I sorted out why on the way home. The service seemed focused on how losing someone is always sad, that we don't stop loving someone when they die, and the grieving of survivors rather than the comfort of the Resurrection. There WAS that, sort of, hinted at, but that wasn't the main message. Thinking back, that may be the result of trying to simplify the service - neutering it, actually - so as to "reach" everyone there, Catholic, Protestant, atheist, what have you. It was generically Christian, but with a kind of humanist feel to it. It felt like the focus was on the grieving process and not... I don't know.
And I want to know in what translation of the Bible the final verse of Psalm 23 is written "And I will dwell in the house of the Lord for the rest of my life." That's WRONG. And it was jarring in its wrongness. I also dislike "the darkest valley" versus "the valley of the shadow of death". I wonder if someone picked that translation because they were reluctant to use the word Death; but it's a funeral. Death is why we were there. People die. We all will die. Call death what it is. It's an inevitable part of life.
So... not much on death not being the end, but not much on death itself either. I guess that means the focus was mainly on the grieving process and us. As much as I appreciate Victorian mourning rituals (hey, they had no problem acknowledging death), sentiment is not something with which I'm comfortable. To focus on grief alone (the acknowledgment of, expression of, the working through, etc) is not comforting, and that was basically what I got out of it.
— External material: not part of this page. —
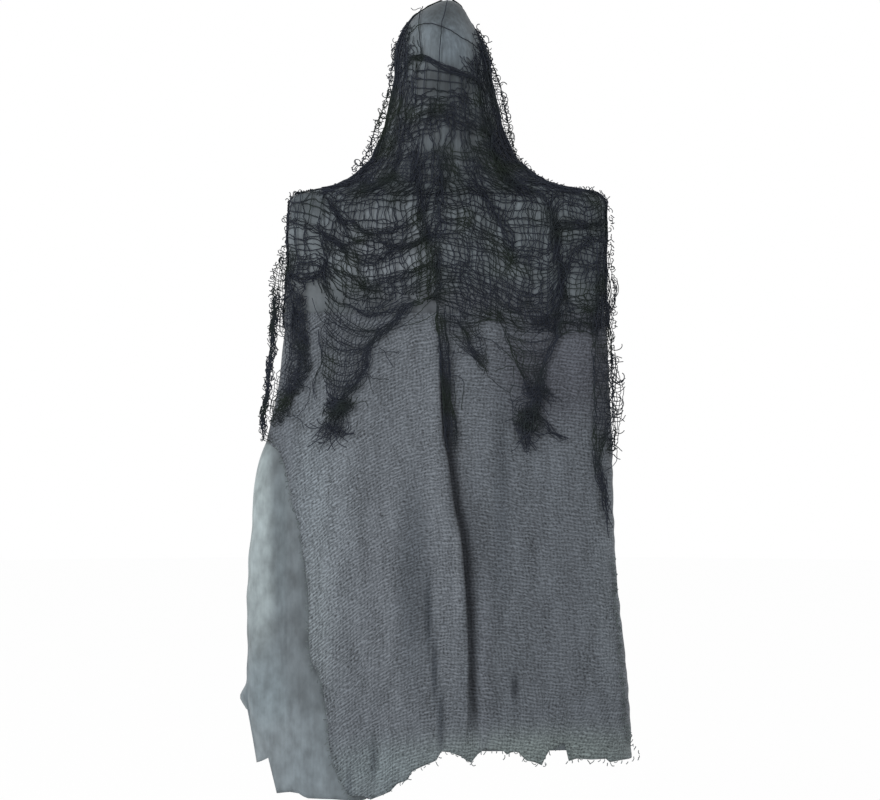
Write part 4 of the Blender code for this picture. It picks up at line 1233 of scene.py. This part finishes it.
def tuft(piece, middle, size, count, length, seed, down=0.0, bend=120.0, lift=0.003):
    """Tangled threads round a place in millimetres. Down is how strongly they hang."""
    draws = np.random.default_rng(seed)
    for _ in range(count):
        x, drop = np.array(middle) / 1000 + draws.normal(0, 0.45, 2) * np.array(size) / 1000
        heading = draws.uniform(-math.pi, math.pi) * (1 - down) + math.pi / 2
        line = curl(draws, x, drop, draws.uniform(*length), heading, bend)
        line[:, 0] = np.clip(line[:, 0], LEFT_LIMIT, RIGHT_LIMIT)
        placed = on_cloth(line[:, 0], line[:, 1], lift + draws.uniform(-0.0012, 0.002))
        keep(piece, placed, THREAD * draws.uniform(0.9, 1.35))


# Hood: single threads that cross the crown, two hanks drawn across the brow, and rings of thread
# that stand out at the sides.
for number, points in enumerate(CROWN_THREADS):
    single("net_hood_threads", points, 300 + number, 0.001, 0.0003, THREAD * 1.4)
for number, points in enumerate(CROWN_BUNDLES):
    count, spread = (6, 0.0013) if number < 2 else (4, 0.0018)
    rope("net_hood_threads", points, 340 + number, count, spread, 0.0012)
HOOD_LACE_RIGHT = (
    (36, 33), (40, 42), (46, 55), (50, 68), (55, 82), (59, 94), (63, 108), (66, 123), (69, 139),
    (72, 153), (76, 169), (84, 184), (98, 194),
)
HOOD_LACE_LEFT = (
    (-45, 30), (-55, 46), (-60, 62), (-63, 84), (-67, 106), (-73, 124), (-81, 144), (-86, 160),
    (-94, 178), (-104, 190),
)
for number, (x, drop, wide, high) in enumerate(HOOD_RINGS):
    turn = np.linspace(0, math.tau, 13) + number
    x = x / 1000 + wide / 1000 * np.cos(turn)
    keep("net_hood_threads", on_cloth(x, drop / 1000 + high / 1000 * np.sin(turn), 0.0005), THREAD)
for number, points in enumerate((HOOD_LACE_LEFT, HOOD_LACE_RIGHT)):
    for strand in (0, 1):
        single("net_hood_threads", points, 370 + 2 * number + strand, 0.0, 0.0018, THREAD)
    inner = [(x + 9 - 18 * number, drop) for x, drop in points]
    web("net_hood_threads", points, inner, 3, 0.006, 392 + number, 0.0, sag=0.4, gap=0.2)
    outward, inward = math.pi * (1 - number), math.pi * number
    rim("net_hood_threads", points, 0.006, 0.003, 380 + number, outward, (0.006, 0.014), 520)
    rim("net_hood_threads", points, 0.003, 0.007, 384 + number, inward, (0.010, 0.024), 380)

# Shoulders and chest: single threads on the bare left shoulder, the swags' gathers, and a rim of
# loose ends along the shoulders and sides.
for number, points in enumerate(LEFT_SHOULDER):
    single("net_gathers", points, 400 + number, 0.001, 0.0004, THREAD * 1.5)
for number, points in enumerate(LEFT_GATHERS):
    rope("net_gathers", points, 440 + number, 4, 0.0034)
for number, points in enumerate(CHEST_GATHERS):
    rope("net_gathers", points, 480 + number, 6, 0.0048)
for number, points in enumerate(LOWER_EDGE_ROPES):
    rope("net_gathers", points, 520 + number, 3, 0.0014, 0.003)
SHOULDER_TOP_LEFT = (
    (-179, 227), (-176, 220), (-168, 217), (-152, 216), (-134, 215), (-125, 210), (-112, 208),
    (-107, 201), (-96, 192), (-86, 179),
)
SHOULDER_TOP_RIGHT = (
    (80, 177), (92, 191), (106, 201), (123, 208), (144, 213), (161, 213), (172, 216), (180, 223),
    (183, 237),
)
SIDE_LEFT = ((-180, 241), (-180, 260), (-182, 278), (-183, 294), (-183, 314))
SIDE_RIGHT = ((184, 241), (184, 280), (186, 325), (187, 370), (187, 390))
rim("net_gathers", SHOULDER_TOP_LEFT, 0.0022, 0.004, 540, -math.pi / 2, (0.004, 0.012), 500)
rim("net_gathers", SHOULDER_TOP_RIGHT, 0.0022, 0.004, 542, -math.pi / 2, (0.004, 0.012), 500)
rim("net_gathers", SIDE_LEFT, 0.003, 0.005, 544, math.pi, (0.005, 0.014), 400)
rim("net_gathers", SIDE_RIGHT, 0.003, 0.004, 546, 0, (0.005, 0.014), 500)

# Tails: strips of net torn loose. Each is a web between its two edges, with a rope where an edge
# has drawn together.
OUTER_TAIL = (
    (-191, 325), (-192, 333), (-194, 353), (-196, 372), (-196, 392), (-200, 412), (-201, 432),
    (-204, 451), (-207, 467), (-206, 482), (-204, 492),
)
SIDE_TAIL_LEFT = (
    (-190, 325), (-188, 357), (-184, 380), (-182, 400), (-190, 422), (-195, 443), (-198, 464),
    (-201, 478),
)
SIDE_TAIL_RIGHT = (
    (-163, 323), (-161, 357), (-161, 388), (-160, 414), (-170, 435), (-181, 456), (-192, 474),
)
LEFT_POINT_LEFT = (
    (-136, 323), (-138, 357), (-140, 388), (-140, 414), (-138, 429), (-134, 443), (-126, 452),
)
LEFT_POINT_RIGHT = (
    (-15, 333), (-37, 340), (-46, 346), (-56, 361), (-72, 371), (-83, 384), (-89, 398), (-92, 415),
    (-102, 432), (-112, 445), (-119, 453),
)
LEFT_STRAND = ((-145, 370), (-143, 388), (-141, 404), (-147, 420), (-151, 435), (-149, 448))
FRINGE_LEFT = ((-126, 458), (-133, 465), (-143, 480), (-151, 494))
FRINGE_RIGHT = ((-115, 458), (-113, 477), (-119, 491), (-125, 505))
WEDGE_LEFT = ((1, 352), (3, 370), (11, 384), (25, 397), (38, 411))
WEDGE_RIGHT = ((34, 352), (37, 370), (40, 384), (44, 397), (46, 411))
MIDDLE_TAIL_LEFT = (
    (-11, 332), (-11, 359), (-8, 387), (-6, 420), (-3, 449), (-2, 471), (-1, 492), (3, 510),
)
MIDDLE_TAIL_RIGHT = ((-2, 336), (-2, 359), (1, 387), (3, 420), (4, 449), (10, 476), (11, 494), (7, 510))
RIGHT_POINT_LEFT = (
    (55, 349), (60, 361), (66, 371), (70, 385), (77, 403), (83, 417), (90, 433), (93, 444),
)
RIGHT_POINT_RIGHT = (
    (129, 349), (125, 375), (119, 386), (115, 395), (110, 404), (107, 417), (108, 431), (106, 444),
)
RIGHT_FAN_LEFT = ((92, 449), (81, 465), (76, 476), (82, 494), (88, 512))
RIGHT_FAN_RIGHT = ((106, 449), (102, 462), (98, 476), (93, 494), (91, 513))
STRAY_THREADS = (
    ((-154, 371), (-143, 366)),
    ((-152, 334), (-147, 349), (-136, 363), (-127, 363)),
    ((-115, 456), (-102, 453), (-92, 450), (-89, 456)),
    ((-89, 420), (-86, 431), (-83, 442)),
    ((-91, 417), (-82, 425), (-65, 426)),
    ((-75, 390), (-70, 396), (-61, 412)),
    ((-84, 398), (-70, 395), (-54, 395), (-54, 398)),
    ((-168, 435), (-161, 434), (-154, 436), (-155, 448), (-161, 459), (-170, 467), (-179, 467)),
    ((-174, 465), (-169, 469), (-164, 472), (-161, 480)),
    ((3, 422), (9, 422), (16, 424), (19, 433), (17, 447), (16, 460)),
    ((7, 426), (9, 440), (9, 456)),
    ((3, 397), (10, 396), (26, 397)),
    ((8, 393), (3, 411), (0, 428)),
    ((45, 421), (52, 428), (59, 434), (70, 442), (73, 454), (74, 476)),
    ((53, 417), (60, 414), (66, 412), (74, 411), (75, 430), (70, 441)),
    ((101, 469), (109, 479), (116, 487), (126, 495), (135, 492)),
    ((106, 470), (112, 474), (119, 480)),
    ((70, 449), (78, 450), (87, 446)),
    ((-8, 348), (-30, 361), (-55, 367)),
    ((26, 366), (35, 379), (48, 381), (60, 393)),
    ((74, 404), (65, 395), (54, 385)),
    ((105, 417), (96, 426), (89, 438)),
    ((192, 502), (188, 519), (179, 529), (173, 537)),
    ((-40, 8), (-37, 10), (-30, 10)),
)
STRAY_BUNDLES = (
    ((89, 462), (102, 466), (111, 474), (118, 484), (126, 490), (134, 492)),
    ((186, 312), (190, 320), (188, 332), (184, 350)),
    ((12, 357), (21, 375), (29, 394), (35, 406), (44, 417), (44, 424)),
)
RIGHT_BAND_LEFT = (
    (168, 269), (169, 303), (168, 336), (165, 375), (165, 417), (166, 460), (165, 489), (165, 519),
    (172, 546), (178, 575), (182, 604),
)
RIGHT_BAND_RIGHT = (
    (182, 269), (182, 303), (182, 336), (183, 375), (183, 417), (184, 460), (179, 489), (172, 519),
    (179, 546), (182, 575), (184, 606),
)
RIGHT_LACE_LEFT = ((183, 388), (184, 411), (186, 444), (186, 476), (181, 507))
RIGHT_LACE_RIGHT = ((188, 388), (192, 411), (198, 447), (194, 476), (190, 512))
rope("net_tails", OUTER_TAIL, 600, 22, 0.0032)
rim("net_tails", OUTER_TAIL, 0.0030, 0.006, 602, math.pi, (0.006, 0.018), 350)
rim("net_tails", OUTER_TAIL, 0.0030, 0.006, 604, 0, (0.006, 0.018), 350)
SIDE_TAIL = (
    (-179, 314), (-174, 336), (-169, 359), (-166, 387), (-166, 410), (-176, 432), (-187, 452),
    (-197, 471),
)
rope("net_tails", SIDE_TAIL, 606, 8, 0.0085)
TAIL_TOP_LEFT = ((-184, 282), (-191, 298), (-196, 313), (-196, 327), (-194, 343), (-194, 372))
TAIL_TOP_RIGHT = ((-179, 282), (-178, 314), (-177, 343), (-174, 372))
web("net_tails", TAIL_TOP_LEFT, TAIL_TOP_RIGHT, 7, 0.0030, 616, sag=0.5)
rim("net_tails", TAIL_TOP_LEFT, 0.0025, 0.005, 618, math.pi, (0.005, 0.014), 400)
rim("net_tails", SIDE_TAIL, 0.0030, 0.010, 608, math.pi / 2, (0.008, 0.022), 300)
web("net_tails", SIDE_TAIL_LEFT, SIDE_TAIL_RIGHT, 8, 0.0046, 610, sag=0.5)
rim("net_tails", SIDE_TAIL_RIGHT, 0.0030, 0.008, 612, 0.4, (0.006, 0.018), 380)
web("net_tails", LEFT_POINT_LEFT, LEFT_POINT_RIGHT, 15, 0.0042, 620, sag=0.7)
rope("net_tails", LEFT_POINT_RIGHT, 622, 9, 0.0045)
rope("net_tails", LEFT_STRAND, 624, 3, 0.0016)
web("net_tails", FRINGE_LEFT, FRINGE_RIGHT, 9, 0.005, 630, sag=0.2, gap=0.4)
web("net_tails", WEDGE_LEFT, WEDGE_RIGHT, 7, 0.0042, 634, sag=0.3)
web("net_tails", MIDDLE_TAIL_LEFT, MIDDLE_TAIL_RIGHT, 7, 0.0036, 640, sag=0.2)
rope("net_tails", MIDDLE_TAIL_LEFT, 642, 5, 0.0016)
rope("net_tails", MIDDLE_TAIL_RIGHT, 644, 3, 0.0012)
web("net_tails", RIGHT_POINT_LEFT, RIGHT_POINT_RIGHT, 6, 0.0060, 650, sag=0.3)
rope("net_tails", RIGHT_POINT_RIGHT, 652, 7, 0.0026)
rope("net_tails", RIGHT_POINT_LEFT, 654, 3, 0.0014)
web("net_tails", RIGHT_FAN_LEFT, RIGHT_FAN_RIGHT, 8, 0.007, 660, sag=0.1, gap=0.5)
web("net_tails", RIGHT_BAND_LEFT, RIGHT_BAND_RIGHT, 5, 0.0050, 670)
rope("net_tails", RIGHT_BAND_LEFT, 672, 3, 0.0026)
rope("net_tails", RIGHT_BAND_RIGHT, 674, 5, 0.0024)
web("net_tails", RIGHT_LACE_LEFT, RIGHT_LACE_RIGHT, 4, 0.005, 680, sag=0.5, gap=0.3)
rim("net_tails", RIGHT_LACE_LEFT, 0.003, 0.014, 682, 0.3, (0.014, 0.034), 260)
for number, points in enumerate(STRAY_THREADS):
    single("net_tails", points, 700 + number, 0.0035, 0.0007)
for number, points in enumerate(STRAY_BUNDLES):
    rope("net_tails", points, 740 + number, 6, 0.0022)

# Knots: the ends of the two long points, tangled and hanging.
tuft("net_tails", (-120, 457), (6, 9), 140, (0.008, 0.022), 760, bend=280)
tuft("net_tails", (-127, 474), (9, 9), 20, (0.018, 0.038), 762, down=0.85)
tuft("net_tails", (100, 437), (9, 15), 50, (0.010, 0.028), 764, down=0.3, bend=240)
tuft("net_tails", (89, 464), (12, 8), 44, (0.012, 0.030), 766, down=0.5, bend=200)
tuft("net_tails", (88, 478), (8, 8), 14, (0.018, 0.036), 768, down=0.9)

# Black cotton thread: matt, and dyed unevenly, so that it looks blue in places and green in others.
net_thread, tree, shader = new_finish("black_cotton_thread", linear("20252a"), 0.85)
shader.inputs["Specular IOR Level"].default_value = 0.25
place = node(tree, "TexCoord").outputs["Object"]
patch = spots(tree, place, 0.045, 2.0)
tree.links.new(tinted(tree, patch, "262b35", "1f2823", 0.48, 0.66), shader.inputs["Base Color"])
pieces = {name: spin_threads(name, net_thread) for name in strands if name != "gauze_fray"}
bpy.data.objects.remove(section_object)
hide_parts("net_cape")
That, and that there is a translation of the Bible out there which is in need of correction.
We're going to cut our surprise lilies tomorrow and go back to the cemetery, and I think I will print out 1 Thessalonians 4 and take it with me.
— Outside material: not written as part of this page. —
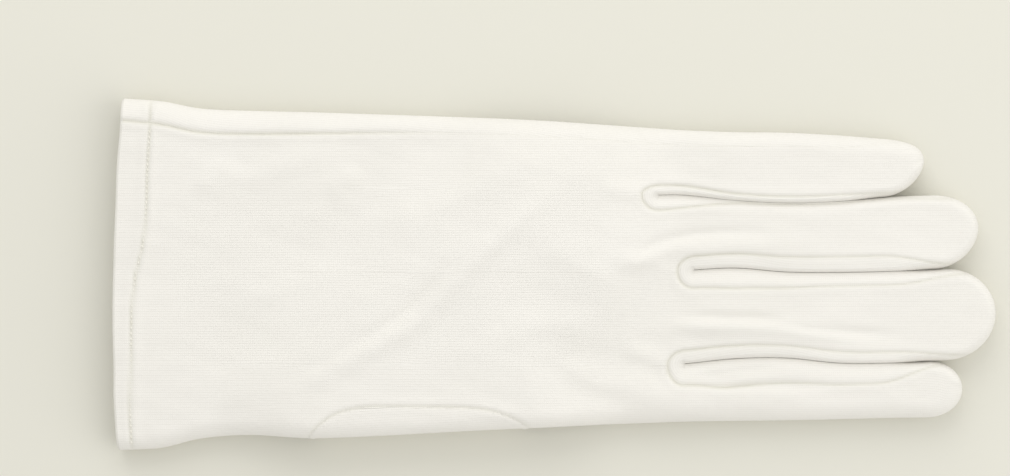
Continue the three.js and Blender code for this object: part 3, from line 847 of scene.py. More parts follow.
    def _fold_paths(self) -> list[Fold]:
        """The rows of FOLDS as curves: a parabola over each row's middle point.

        Returns:
            The folds, with rows that meet end to end joined into one.
        """
        t = np.linspace(0.0, 1.0, self.fold_points)[:, None]
        folds = []
        for row in FOLDS:
            first, over, last = (
                np.array([row[f"{name}_along"] * self.length, row[f"{name}_across"] * self.width])
                for name in ("from", "over", "to")
            )
            pull = 2 * over - (first + last) / 2
            path = (1 - t) ** 2 * first + 2 * t * (1 - t) * pull + t * t * last
            before = folds[-1] if folds else None
            if before and np.allclose(before.path[-1], path[0]):
                folds[-1] = replace(before, path=np.concatenate([before.path, path[1:]]))
            else:
                folds.append(Fold(path, row["height"] * MM, row["width"] * MM))
        return folds

    def folds(self, x: np.ndarray, y: np.ndarray) -> np.ndarray:
        """The height of all folds: a bell across each curve, dying out towards its ends.

        Args:
            x: the points' x.
            y: the points' y.

        Returns:
            The height at each point.
        """
        total = np.zeros(x.shape)
        for fold in self.fold_paths:
            away, place = nearest_on_path(fold.path, x, y)
            fade = smooth_step(place, *self.fold_taper) * smooth_step(1.0 - place, *self.fold_taper)
            total += fold.height * fade * np.exp(-((away / fold.width) ** 2))
        return total

    def hem_path(self) -> np.ndarray:
        """The row of stitches that holds the hem, across the glove near the cuff's edge.

        Returns:
            The row's points in plan.
        """
        across = np.linspace(HEM_LINE["across"][0], HEM_LINE["across"][-1], self.slot_points)
        along = read_table(HEM_LINE, "across", "along", across)
        return np.stack([along * self.length, across * self.width], axis=-1)

    def cuff_shift(self, x: np.ndarray, y: np.ndarray) -> np.ndarray:
        """How far the cuff's edge is drawn out, as bells across the hand, or in at its high end.

        Args:
            x: the points' x.
            y: the points' y.

        Returns:
            The shift of each point along x.
        """
        across = y / self.width
        wave = sum(high * np.exp(-(((across - middle) / wide) ** 2)) for high, middle, wide in CUFF_BELLS)
        depth, start = CUFF_END
        wave = wave - depth * smooth_step(across, start, 1.0)
        return -self.cuff_wave * wave * (1.0 - smooth_step(x, 0.0, self.cuff_wave_length))

    def seam_relief(
        self, seams: list[Seam], x: np.ndarray, y: np.ndarray
    ) -> tuple[np.ndarray, np.ndarray]:
        """The cloth's dip at its seams and its swelling beside them, and how deep in a seam a point is.

        Args:
            seams: the seams.
            x: the points' x.
            y: the points' y.

        Returns:
            The relief, and a share that is 1 on a seam and 0 away from it.
        """
        near, swell = np.zeros(x.shape), np.zeros(x.shape)
        for seam in seams:
            away = path_distance(seam.path, x, y)
            here = seam.strength(x)
            near = np.maximum(near, here * np.exp(-((away / self.seam_width) ** 2)))
            beside = (away - 2 * self.seam_width) / self.seam_puff_width
            swell = np.maximum(swell, here * np.exp(-(beside ** 2)))
        return self.seam_puff * swell - self.seam_depth * near, near

    def heights(
        self, x: np.ndarray, y: np.ndarray, side: np.ndarray, edge: np.ndarray
    ) -> tuple[np.ndarray, np.ndarray]:
        """The height of the cloth at points of the back (side 1) or of the palm (side -1).

        Half the thickness is scaled by the cloth's rise. The lift of the thumb below, folds, seams and a
        slight unevenness are added, and the last three fade out at the silhouette.

        Args:
            x: the points' x.
            y: the points' y.
            side: 1 on the back, -1 on the palm.
            edge: True where a point lies on the silhouette itself.

        Returns:
            The height of each point, and its share of seam.
        """
        rise = np.where(edge, 0.0, self.rise(x, y))
        half = self.thickness(x) / 2
        middle = self.lift(x, y) + half
        back_relief, back_near = self.seam_relief(self.back_seams, x, y)
        palm_relief, palm_near = self.seam_relief(self.palm_seams, x, y)
        soft = sum(height * ripple(x, y, wave, seed) for height, wave, seed in UNEVENNESS)
        back = middle + half * rise + (self.folds(x, y) + soft + back_relief) * rise
        palm = middle - half * rise - self.palm_dip_share * np.minimum(palm_relief, 0.0) * rise
        z = np.where(side > 0, back, palm)
        return z, np.where(side > 0, back_near, palm_near) * np.clip(rise, 0.0, 1.0)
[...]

I find myself using his name comfortably now - for a couple months at least, he was "the baby" when I talked to anyone outside our family, and I actually didn't talk about him much, because some people hadn't known I was pregnant, and others didn't know I'd miscarried, I didn't want to upset people by drawing attention to it, and of course no one knew the name, since we picked it after the miscarriage, so I didn't use it. Then Kittyboy and I passed by the Right To Life Center downtown and I showed him the one-month-size baby in the window and said, "That's how big Alexis Gabriel was when he died," and so Kittyboy's been talking about him since ("Ayexis Gabwiew was sooo yittle! And his body didn't work wight!"). So we talk about him now. Kittyboy's happy to be taking flowers "for Ayexis" tomorrow. Memory eternal!

Saturday, July 10, 2010

"Kawate!"



The weekend that Toy Story 3 came out, we went to see it - Kittyboy had been requesting it since he first saw the Toy Story logo with the number 3. I guess the new "Karate Kid" movie came out the same weekend, because Premier Martial Arts had a table set up at the theater, signing kids up for karate classes. They had a wheel to spin for a free week, free month, etc of classes. I was just looking at their literature and one of the older students at the table asked if I'd want to spin the wheel. I explained the boy in question isn't yet four (there's a place in town that starts at age 4), and he said, "Oh, we have a 3-4 class!" Spun and got him two free classes. The first Saturday, I was working, but this weekend I got to see it. I really, really tried not to jump up and tell him what to do, which is really hard when your kid is the only one not standing - only one not sitting - only one turning around slowly and looking spaced out... But they did eventually get him involved, it just took longer. A class of 22 students under the age of 5 is organized chaos, even with three senseis. It was so funny to watch - it was all PT and OT stuff - gross motor, coordination, balance, sensory integration! They had them going from standing to down on the mat and back up, snapping to attention when the sensei clapped, ducking under a moving padded bar, high-fiveing a moving paddle from the top of a stack of cushions (so you have to balance and aim at the same time), and walking on foam balance beams. Maybe half an hour long. And at the beginning and end, they bowed to their parents and then to the senseis, so that was cool. Kittyboy couldn't stay on the balance beams for anything, and so the sensei let him walk it holding his finger - SO CUTE. He did pretty well at the climb-the-cushions, smack-the-paddle thing, and the running-under-the-bar thing. I was kind of on the fence as to whether he was just not ready yet, because watching him move and the others move, he LOOKS way younger, but Brian said it'd be good for him, and he WILL catch up. And they're really cool and understanding that he's not quite up with the other kids just yet, and they just keep giving him extra instruction and more time to do things. Very positive, encouraging, "Well hey, let's try this again!" We signed him up for the next three months!
Belts in the 3-4 class advance by participation. Each week you get another red stripe of tape on your belt and when you have eight stripes, you move up to a belt with a colored stripe (yellow, orange, etc). There were four or five kids who advanced to the next belt at the end of the class today.
His gi, by the way, is size 000. The smallest size they make. Pant legs and sleeves cuffed. He's sooo cuuuute.....
We are practicing things at home - things like bowing, and monkey-see, monkey-do standing and sitting and whatnot, and the clapping they use to get all the students' attention.
Kittyboy's really excited, too! After the first class, he was talking about doing "kawate" and "I do kawate again? Okay!"